In the middle of this debate were the activists of the day who were eager to attack the more difficult and less protected climbs that were characteristic of the Lancashire quarries. Their argument was, that without pegs, many of the climbs on some crags would be virtually unprotectable. Faced with this situation, most climbers agreed that the limited use of pegs for protection, was acceptable. Indeed, there was a remarkable degree of consensus as to where pegs should be used and the extent to which they should be used. Most climbers understood where the boundaries lay, and those few who were considered to have inserted too many peg runners were widely criticised.
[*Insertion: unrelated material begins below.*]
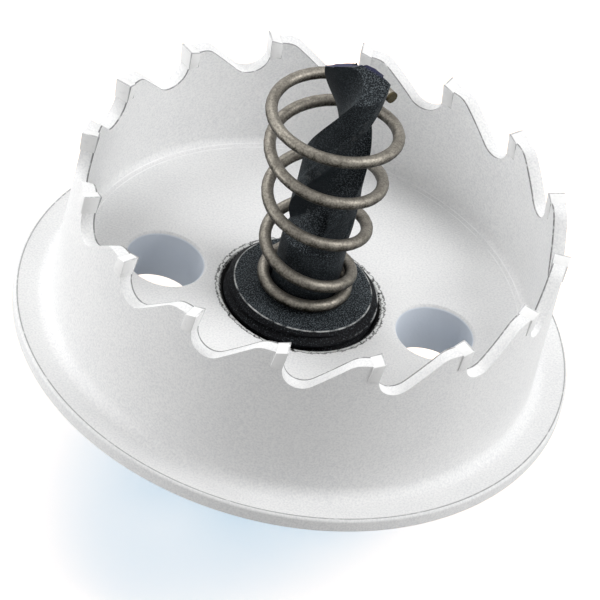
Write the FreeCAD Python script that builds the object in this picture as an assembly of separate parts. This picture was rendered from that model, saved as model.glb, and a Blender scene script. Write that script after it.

Nowadays, when bolts spring up on established VSs, it is worth reminding every climber with strong views on the bolting issue, that climbers have managed to resolve similar issues in the past by exercising a degree of tolerance. In Lancashire in the Sixties, we all knew that to place pegs on some routes would have needlessly upset some climbers, whilst at the same time we appreciated that pegs were justified either for protection or aid, on other crags. Any self-imposed restrictions on the placement of pegs were not seen as limiting the freedom of climbers, but were seen as an acceptable compromise that all climbers could live with. It is my sincere wish, that within the area covered by this guidebook, at least, sport climbers and traditional climbers will maintain a similar degree of tolerance and understanding to that which prevailed in the area on the pegging issue in the Sixties. My personal feeling is that at present we have developed such an understanding about where it is and where it is not acceptable to use protection. However, in some cases, the placement of some bolts appears to have erred on the generous side.

Finally, I would like to end this little sojourn into the Sixties, by thanking all those who were in any way responsible for the early developments in Lancashire, for their efforts in contributing towards cultivating the unique nature of climbing in the area.